In a Nov. 5 Wall Street Journal/NBC News poll, 11% of adults — and 4% of Democratic voters — said illegal immigration is their top priority. But members of that minority, organized on the Internet, have created political turmoil by flooding lawmakers’ offices with faxes and regularly raising the issue on the campaign trail.

Similarly, a November University of Iowa poll shows just 2.4% of Iowa Democrats consider immigration as the issue “most important” to determining their vote, but 85% said a candidate’s position on immigration is important or very important to them.

In one sign of the tension within the Democratic caucus, Hispanic-American lawmakers were furious last week that Democratic leaders hadn’t derailed Republican efforts to include a limited English-only measure in a budget bill.

Hispanics made up 8% of the national vote in 2006, but their growing numbers and anger with the Republicans over such talk could mean electoral gold for the Democrats.
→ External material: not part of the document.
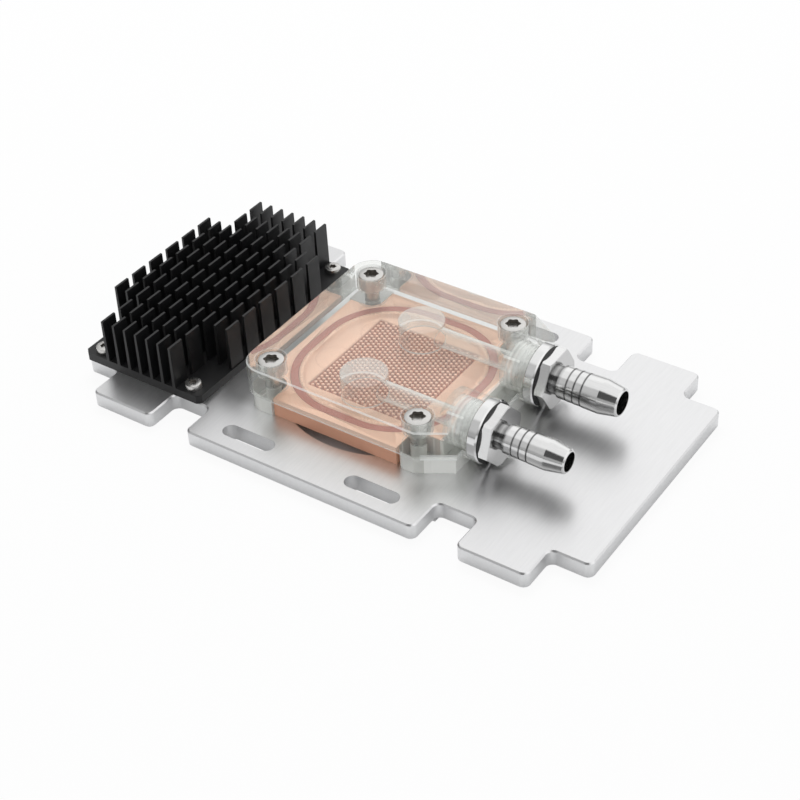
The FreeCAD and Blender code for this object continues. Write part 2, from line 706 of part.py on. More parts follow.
def cover():
    """A clear cover on four feet, with two ports, their channels and their chambers."""
    body = new_body("cover")
    base = new_sketch(body, "base_outline", offset=PLATE_TOP)
    cover_outline(base, "Sizes.foot_inset")
    pad(body, "cover_base", base, "Sizes.cold_thickness")
    base_back = f"({COVER_SIDE} - Sizes.foot_inset)"
    base_corner = "Sizes.cover_rim - Sizes.foot_inset"
    dress(body, "Fillet", "base_corners", at_back(base_back), base_corner)

    slab = new_sketch(body, "slab_outline", offset=COLD_TOP)
    cover_outline(slab)
    pad(body, "cover_slab", slab, "Sizes.cover_height - Sizes.cold_thickness")
    dress(body, "Fillet", "slab_corners", at_back(COVER_SIDE), "Sizes.cover_rim")
    top = outline_at(body.Tip.Shape, number(COVER_TOP))
    dress(body, "Chamfer", "slab_top_edge", among(top), "Sizes.cover_bevel")

    bosses = new_sketch(body, "boss_outlines", "YZ_Plane", f"{BOSS_FACE} - Sizes.boss_length")
    port_circles(bosses, BOSS_RADIUS)
    pad(body, "bosses", bosses, "Sizes.boss_length")

    # Room for the cold plate, open on three sides between the feet
    reach = f"({SCREW_X} - Sizes.foot_wall)"
    beyond = f"({COVER_SIDE} + {BEYOND})"
    along = new_sketch(body, "bay_along", offset=PLATE_TOP)
    rectangle(along, f"-{beyond}", f"-{reach}", BAY_WALL, reach)
    pocket(body, "bay_along_cut", along, "Sizes.cold_thickness", along_normal=True)
    across = new_sketch(body, "bay_across", offset=PLATE_TOP)
    rectangle(across, f"-{reach}", f"-{beyond}", reach, beyond)
    pocket(body, "bay_across_cut", across, "Sizes.cold_thickness", along_normal=True)
    inner = number(reach)
    outer = number(f"{COVER_SIDE} - Sizes.foot_inset")

    def foot_edge(edge):
        place = edge.BoundBox.Center
        return upright(edge) and near_to(abs(place.x), inner) and near_to(abs(place.y), inner)

    def port_foot_edge(edge):
        place = edge.BoundBox.Center
        return upright(edge) and near_to(place.x, inner) and near_to(abs(place.y), outer)

    dress(body, "Fillet", "foot_edges", foot_edge, "Sizes.foot_wall")
    dress(body, "Fillet", "port_foot_edges", port_foot_edge, "Sizes.foot_round")

    chambers = new_sketch(body, "chamber_outlines", offset=COLD_TOP)
    for sign in (-1, 1):
        circle(chambers, "0", signed(sign, PORT_Y), "Sizes.chamber_radius")
    rise = "Sizes.cover_height - Sizes.cold_thickness - Sizes.chamber_roof"
    pocket(body, "chambers", chambers, rise, along_normal=True)

    channels = new_sketch(body, "channel_outlines", "YZ_Plane", BOSS_FACE)
    port_circles(channels, "Sizes.channel_radius")
    pocket(body, "channels", channels, BOSS_FACE)
    ports = new_sketch(body, "port_outlines", "YZ_Plane", BOSS_FACE)
    port_circles(ports, PORT_RADIUS)
    port_depth = f"{BOSS_FACE} - {BAY_WALL} - Sizes.port_floor"
    pocket(body, "ports", ports, port_depth)
    mouth = number(BOSS_FACE)
    radius = number(PORT_RADIUS)

    def port_mouth(edge):
        box = edge.BoundBox
        flat = box.XLength < CLOSE and near_to(box.XMin, mouth)
        return flat and near_to(box.ZLength, 2 * radius)

    dress(body, "Chamfer", "port_mouths", port_mouth, "Sizes.port_bevel")

    seats = new_sketch(body, "head_seats", offset=COVER_TOP)
    shanks = new_sketch(body, "shank_holes", offset=COVER_TOP)
    for sign_x, sign_y in SIGNS:
        x = signed(sign_x, SCREW_X)
        y = signed(sign_y, SCREW_X)
        circle(seats, x, y, "Sizes.screw_head + Sizes.head_clearance")
        circle(shanks, x, y, "Sizes.screw_radius + Sizes.screw_clearance")
    pocket(body, "head_seat_cuts", seats, "Sizes.screw_rise + Sizes.screw_sunk")
    pocket(body, "shank_hole_cuts", shanks, "Sizes.cover_height")
    return body


# Screws


def hexagon(sketch, corner, turn="0"):
    """A regular hexagon about the origin, by the distance of its corners."""
    points = []
    for step in range(6):
        angle = f"({turn} + {60 * step + 30})"
        points.append((f"{corner} * cos({angle})", f"{corner} * sin({angle})"))
    polygon(sketch, points)


def socket_screw(name, radius, head, rise, grip, reach, socket, depth):
    """A screw with its head's underside at the origin and its shank downwards."""
    body = new_body(name)
    profile = new_sketch(body, f"{name}_profile", "XZ_Plane")
    rim = f"({head} - {rise} / 8)"
    polygon(
        profile,
        [
            ("0", f"-({grip} + {reach})"),
            (f"({radius} * 0.75)", f"-({grip} + {reach})"),
            (radius, f"-({grip} + {reach} - {radius} * 0.25)"),
            (radius, "0"),
            (head, "0"),
            (head, f"({rise} * 7 / 8)"),
            (rim, rise),
            ("0", rise),
        ],
    )
    revolve(body, f"{name}_turned", profile, "Z_Axis")
    drive = new_sketch(body, f"{name}_socket_outline", offset=rise)
    hexagon(drive, f"({socket} / 2 / cos(30))")
    pocket(body, f"{name}_socket", drive, depth)
    return body


def group(name, pattern, places):
    """One node that holds the pattern's solid at each place, given as expressions."""
    copies = []
    for count, place in enumerate(places, start=1):
        copy = doc.addObject("App::Link", f"{name}_{count}")
        copy.LinkedObject = pattern
        for letter, expression in zip("xyz", place):
            copy.setExpression(f".Placement.Base.{letter}", expression)
        copies.append(copy)
    node = doc.addObject("Part::Compound", name)
    node.Label = name
    node.Links = copies
    return node


def cover_screws():
    grip = "(Sizes.cover_height - Sizes.screw_rise - Sizes.screw_sunk)"
    screw = socket_screw(
        "cover_screw_pattern",
        "Sizes.screw_radius",
        "Sizes.screw_head",
        "Sizes.screw_rise",
        grip,
        "Sizes.screw_reach",
        "Sizes.socket_width",
        "Sizes.socket_depth",
    )
    height = f"{PLATE_TOP} + {grip}"
    places = [(signed(x, SCREW_X), signed(y, SCREW_X), height) for x, y in SIGNS]
    return group("cover_screws", screw, places)


def heatsink_screws():
    screw = socket_screw(
        "sink_screw_pattern",
        "Sizes.sink_screw_radius",
        "Sizes.sink_screw_head",
        "Sizes.sink_screw_rise",
        "Sizes.sink_base",
        "Sizes.sink_screw_reach",
        "Sizes.sink_socket_width",
        "Sizes.sink_socket_depth",
    )
    height = f"{PLATE_TOP} + Sizes.sink_base"
    places = [(x, signed(sign, SINK_SCREW_Y), height) for x in SINK_SCREWS_X for sign in (-1, 1)]
    return group("heatsink_screws", screw, places)


# Fittings, each made about its own axis with X along the port


def ring(name, start, length, outside, inside, sign):
    """A plain ring round a port's axis."""
    body = new_body(name)
    move_body(body, x=start, y=signed(sign, PORT_Y), z=PORT_AXIS)
    outline = new_sketch(body, f"{name}_outline", "YZ_Plane")
    circle(outline, "0", "0", outside)
    circle(outline, "0", "0", inside)
    pad(body, f"{name}_ring", outline, length)
    return body


def collar(side, sign):
    """The collar that bears on the boss, with a seal's groove in its inner face."""
    name = f"{side}_collar"
    body = ring(name, BOSS_FACE, "Sizes.collar_length", COLLAR_RADIUS, COLLAR_BORE, sign)
    outer = number(COLLAR_RADIUS)
    dress(
        body,
        "Chamfer",
        f"{name}_rims",
        lambda edge: near_to(edge.BoundBox.YLength, 2 * outer) and edge.BoundBox.XLength < CLOSE,
        "Sizes.collar_bevel",
    )
    groove = new_sketch(body, f"{name}_groove_outline", "YZ_Plane")
    circle(groove, "0", "0", FACE_SEAL_RADIUS)
    circle(groove, "0", "0", FACE_SEAL_BORE)
    pocket(body, f"{name}_groove", groove, "Sizes.face_seal_depth", along_normal=True)
    return body


def barb_profile(side):
    """The turned outline from the thread's end to the tip, outside of the bore."""
    bore = f"Sizes.{side}_bore_radius"
    root = f"({bore} + Sizes.barb_wall)"
    bulge = f"({root} + Sizes.bulge_rise)"
    tip = f"({bore} + Sizes.tip_wall)"
    hex_back = "(Sizes.collar_length + Sizes.ring_thickness)"
    hex_face = f"({hex_back} + Sizes.hex_length)"
    barb_start = f"({hex_face} + Sizes.neck_length)"
    end = f"({barb_start} + Sizes.barb_length)"
    points = [
        ("-Sizes.shank_length", bore),
        ("-Sizes.shank_length", "(Sizes.shank_radius - Sizes.shank_lead)"),
        ("-(Sizes.shank_length - Sizes.shank_lead)", "Sizes.shank_radius"),
        (hex_back, "Sizes.shank_radius"),
        (hex_face, "Sizes.shank_radius"),
        (hex_face, f"({root} - Sizes.neck_step)"),
        (barb_start, f"({root} - Sizes.neck_step)"),
        (barb_start, root),
    ]
    place = f"{barb_start} + Sizes.barb_plain"
    for step in range(BARB_GROOVES):
        near = f"({place} + {step} * Sizes.barb_rib_pitch)"
        far = f"({near} + Sizes.barb_rib_width)"
        floor = f"({root} - Sizes.barb_rib_depth)"
        rise = f"({root} + ({bulge} - {root}) * {step + 1} / {BARB_GROOVES + 1})"
        points += [(near, points[-1][1]), (near, floor), (far, floor), (far, rise)]
    taper = f"({end} - Sizes.barb_taper)"
    points += [
        (f"({taper} - Sizes.barb_bulge)", bulge),
        (taper, bulge),
        (f"({end} - Sizes.tip_round)", tip),
        (end, f"({tip} - Sizes.tip_round)"),
        (end, bore),
    ]
    return points


def fitting(side, sign):
    """A threaded shank, a hexagon and a hose barb, turned and bored as one piece."""
    name = f"{side}_fitting"
    body = new_body(name)
    move_body(body, x=BOSS_FACE, y=signed(sign, PORT_Y), z=PORT_AXIS)
    profile = new_sketch(body, f"{name}_profile", "XZ_Plane")
    polygon(profile, barb_profile(side))
    revolve(body, f"{name}_turned", profile, "X_Axis")
    hex_back = "(Sizes.collar_length + Sizes.ring_thickness)"
    flats = new_sketch(body, f"{name}_hexagon", "YZ_Plane", hex_back)
    corner = f"({COLLAR_RADIUS} - Sizes.hex_inset)"
    hexagon(flats, corner, f"Sizes.{side}_hex_turn")
    circle(flats, "0", "0", f"Sizes.{side}_bore_radius")
    pad(body, f"{name}_hex", flats, "Sizes.hex_length")
    bevels = new_sketch(body, f"{name}_bevels", "XZ_Plane")
    for edge, inward in ((hex_back, 1), (f"({hex_back} + Sizes.hex_length)", -1)):
        shift = signed(inward, f"(Sizes.hex_bevel + {BEYOND}) / 2")
        polygon(
            bevels,
            [
                (edge, f"({corner} - Sizes.hex_bevel)"),
                (f"({edge} + {shift})", f"({corner} + {BEYOND})"),
                (edge, f"({corner} + {BEYOND})"),
            ],
        )
    revolved_cut(body, f"{name}_hex_bevels", bevels, "X_Axis")
    return body


def fittings():
    nodes = []
    behind_hex = f"({BOSS_FACE} + Sizes.collar_length)"
    ring_radius = f"({COLLAR_RADIUS} - Sizes.ring_inset)"
    for side, sign in (("front", -1), ("rear", 1)):
        nodes.append(fitting(side, sign))
        nodes.append(collar(side, sign))
        hex_seal = (f"{side}_hex_seal", behind_hex, "Sizes.ring_thickness", ring_radius)
        nodes.append(ring(*hex_seal, COLLAR_BORE, sign))
        port_seal = (f"{side}_port_seal", BOSS_FACE, "Sizes.face_seal_depth", FACE_SEAL_RADIUS)
        nodes.append(ring(*port_seal, FACE_SEAL_BORE, sign))
    return nodes


# Build, check and write

nodes = [mounting_plate(), heatsink(), heatsink_screws(), cold_plate(), cover_seal(), cover()]
nodes += [cover_screws()] + fittings()
doc.recompute()
for item in doc.Objects:
    if "Invalid" in item.State or "Error" in item.State:
        raise RuntimeError(f"{item.Label} is {item.State}")
os.makedirs("parts", exist_ok=True)
for node in nodes:
    if node.Shape.isNull() or not node.Shape.isValid():
        raise RuntimeError(f"{node.Label} has no sound shape")
for node in nodes:
    node.Shape.exportStep(f"parts/{node.Label}.step")
    box = node.Shape.BoundBox
    print(node.Label, len(node.Shape.Solids), round(node.Shape.Volume, 1), box)
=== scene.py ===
import math
from dataclasses import dataclass
import bmesh
import bpy
from bpy.props import FloatProperty, FloatVectorProperty, PointerProperty
from mathutils import Matrix, Vector


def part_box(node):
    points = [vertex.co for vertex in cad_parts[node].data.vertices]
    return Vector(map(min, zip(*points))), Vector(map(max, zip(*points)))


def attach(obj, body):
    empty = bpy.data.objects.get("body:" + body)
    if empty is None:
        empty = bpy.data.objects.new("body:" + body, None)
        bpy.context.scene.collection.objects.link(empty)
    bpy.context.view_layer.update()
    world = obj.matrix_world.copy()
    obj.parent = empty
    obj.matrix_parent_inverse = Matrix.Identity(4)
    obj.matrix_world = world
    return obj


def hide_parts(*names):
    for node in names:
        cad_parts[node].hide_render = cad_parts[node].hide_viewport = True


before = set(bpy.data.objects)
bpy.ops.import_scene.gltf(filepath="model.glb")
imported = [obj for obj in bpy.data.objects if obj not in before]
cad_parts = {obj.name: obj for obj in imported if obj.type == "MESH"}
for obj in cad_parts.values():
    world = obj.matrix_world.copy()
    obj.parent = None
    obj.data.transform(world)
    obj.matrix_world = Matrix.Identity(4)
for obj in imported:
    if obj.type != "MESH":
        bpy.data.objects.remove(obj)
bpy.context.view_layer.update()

bl_info = {
    "name": "Water block looks",
    "version": (1, 0, 0),
    "blender": (4, 5, 0),
    "location": "3D View > Sidebar > Water block",
    "description": "Finishes and fine pieces for a liquid cooling block, with its stage",
    "category": "Object",
}

MM = 0.001
BODY = "root"
X_AXIS, Z_AXIS = 0, 2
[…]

NDN, a nonprofit Democratic think tank, predicts “there is no reasonable [Republican] road map to victory in 2008″ if growing Hispanic populations tip several key states into the Democratic column.
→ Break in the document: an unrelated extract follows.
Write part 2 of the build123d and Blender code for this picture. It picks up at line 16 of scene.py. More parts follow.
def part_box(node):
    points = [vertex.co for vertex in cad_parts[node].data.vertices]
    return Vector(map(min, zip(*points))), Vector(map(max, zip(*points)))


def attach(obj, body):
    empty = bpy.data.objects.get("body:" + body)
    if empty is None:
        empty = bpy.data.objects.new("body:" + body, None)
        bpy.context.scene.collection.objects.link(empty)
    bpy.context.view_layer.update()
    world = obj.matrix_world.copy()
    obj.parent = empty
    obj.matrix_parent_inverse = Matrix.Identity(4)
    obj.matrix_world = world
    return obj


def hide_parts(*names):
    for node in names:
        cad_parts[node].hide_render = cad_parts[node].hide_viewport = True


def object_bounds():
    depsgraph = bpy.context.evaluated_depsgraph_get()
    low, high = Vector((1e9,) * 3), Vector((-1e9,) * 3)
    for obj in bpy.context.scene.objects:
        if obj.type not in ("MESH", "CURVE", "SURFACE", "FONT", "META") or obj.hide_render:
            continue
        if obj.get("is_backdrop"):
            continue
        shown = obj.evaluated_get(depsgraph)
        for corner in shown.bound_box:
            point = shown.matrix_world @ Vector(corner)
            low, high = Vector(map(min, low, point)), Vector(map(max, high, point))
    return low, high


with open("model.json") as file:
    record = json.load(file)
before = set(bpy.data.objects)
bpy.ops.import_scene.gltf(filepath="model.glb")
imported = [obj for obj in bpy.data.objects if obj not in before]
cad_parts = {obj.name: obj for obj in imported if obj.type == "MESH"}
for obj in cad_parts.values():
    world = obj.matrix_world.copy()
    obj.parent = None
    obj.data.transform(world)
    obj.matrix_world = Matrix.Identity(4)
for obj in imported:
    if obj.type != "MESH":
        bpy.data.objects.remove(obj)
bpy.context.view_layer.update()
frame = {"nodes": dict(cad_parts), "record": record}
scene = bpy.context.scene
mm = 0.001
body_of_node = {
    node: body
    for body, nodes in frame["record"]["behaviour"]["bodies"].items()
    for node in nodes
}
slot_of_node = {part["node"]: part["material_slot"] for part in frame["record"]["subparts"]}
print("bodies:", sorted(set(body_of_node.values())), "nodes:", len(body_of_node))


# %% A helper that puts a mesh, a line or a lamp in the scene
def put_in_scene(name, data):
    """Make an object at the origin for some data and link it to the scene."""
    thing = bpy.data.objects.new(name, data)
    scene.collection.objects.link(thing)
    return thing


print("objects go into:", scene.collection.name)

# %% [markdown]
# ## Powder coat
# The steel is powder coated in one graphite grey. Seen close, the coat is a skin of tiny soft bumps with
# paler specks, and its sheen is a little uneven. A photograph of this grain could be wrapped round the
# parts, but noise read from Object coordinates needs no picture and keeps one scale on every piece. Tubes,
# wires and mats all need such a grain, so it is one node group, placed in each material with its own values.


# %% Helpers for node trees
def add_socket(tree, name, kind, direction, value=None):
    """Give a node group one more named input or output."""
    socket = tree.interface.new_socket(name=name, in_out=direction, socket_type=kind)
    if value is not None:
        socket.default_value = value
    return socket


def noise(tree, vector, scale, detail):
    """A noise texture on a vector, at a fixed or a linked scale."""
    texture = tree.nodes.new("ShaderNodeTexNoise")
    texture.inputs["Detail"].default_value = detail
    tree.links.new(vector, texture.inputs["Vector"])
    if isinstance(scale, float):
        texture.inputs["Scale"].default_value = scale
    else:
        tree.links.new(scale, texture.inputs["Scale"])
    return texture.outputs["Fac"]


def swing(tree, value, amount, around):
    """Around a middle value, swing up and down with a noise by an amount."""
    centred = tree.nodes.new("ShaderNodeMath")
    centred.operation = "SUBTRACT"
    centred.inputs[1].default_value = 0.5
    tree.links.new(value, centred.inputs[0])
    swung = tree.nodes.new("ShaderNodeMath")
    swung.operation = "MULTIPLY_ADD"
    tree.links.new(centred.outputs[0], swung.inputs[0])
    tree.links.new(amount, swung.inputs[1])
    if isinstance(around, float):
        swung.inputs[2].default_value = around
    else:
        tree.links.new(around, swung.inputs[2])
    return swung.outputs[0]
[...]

But a pro-immigration policy risks alienating other Democratic constituencies. Rep. Gutierrez blames the weakening U.S. economy for fanning immigration anger among working-class voters. “It’s easy because people are afraid” about wages, mortgages and jobs, he says.

Even here in Chariton, where the Census Bureau reports there are only 40 foreign-born residents, the Obama audience worried that Mexican workers would displace Americans. “Joe Blow Citizen knows what’s going on,” a middle-aged man told Mr. Obama. Schools crowded with Spanish-speaking children and the lawlessness of illegal immigration seem to anger campaign audiences almost as much.

“A heck of a lot of middle-class Democrats feel they’re being overwhelmed [by illegal immigrants] and they’re reacting the same as Republicans, only they’re more ashamed to say so,” says University of Virginia political scientist James Ceaser.

Democrats also risk setting off a “rivalry between the minorities” if they tilt toward Hispanics with their immigration policy, says the University of Virginia’s Mr. Ceaser. The rise of Hispanic political power has come largely at the expense of African Americans, and Hispanic immigrants have largely replaced blacks in some industries, including construction.

Miami Urban League president T. Willard Fair, among the few black leaders who speak openly about the effects of illegal immigration on African-Americans, says “there is an undercurrent” of resentment in his community. Blacks aren’t likely to leave the Democratic party over it, he says, and they’re reluctant to publicly oppose immigration because of their own civil rights history. But “all you have to do is take a walk to the neighborhood bar to hear the talk,” he says.

The Democrats’ problem is that they raised immigration to a national issue by promoting an overhaul plan. Then, while it was left bubbling, they failed to pass a bill, despite having a majority in Congress, says Democratic strategist Peter Brodnitz who isn’t affiliated with a presidential candidate.

Democrats further angered many voters by proposing some benefits for illegal immigrants before producing any economic relief for worried middle-class voters, adds Mr. Brodnitz.

Polls regularly show a majority of Americans resigned to legalizing immigrants if the process includes penalties and is balanced by improved border and workplace enforcement. But polls also show that Americans are outraged about government benefits for illegal immigrants, which makes framing a campaign message tricky for the Democrats.

In a new Quinnipiac University poll of voters in Ohio, a toss-up state, 55% favored legalizing unlawful immigrants. But only 11% said they should be allowed a driver’s license and just 35% said their children should be allowed to attend public school.

Republicans, meanwhile, see illegal immigration as a campaign bonanza because it motivates their base voters while diverting attention from the Iraq war and sowing discord among the Democrats. In the Wall Street Journal/NBC poll, 38% of Republicans said illegal immigration is their first or second priority.

That has turned immigration from a one-time fringe issue into mainstream politics. Former New York Mayor Rudy Giuliani and former Massachusetts Gov. Mitt Romney, who while they were in office advocated plans to help legalize unlawful immigrants, now pound away at plans to deny them jobs and benefits.

And Republicans see value in linking illegal immigration to terrorism and national security, two issues where polls show they have an edge over Democrats. In a new campaign ad, Rep. Tom Tancredo, a Colorado Republican who is running for president as an immigration opponent, warns that U.S. “open borders” policies invite another terrorist attack.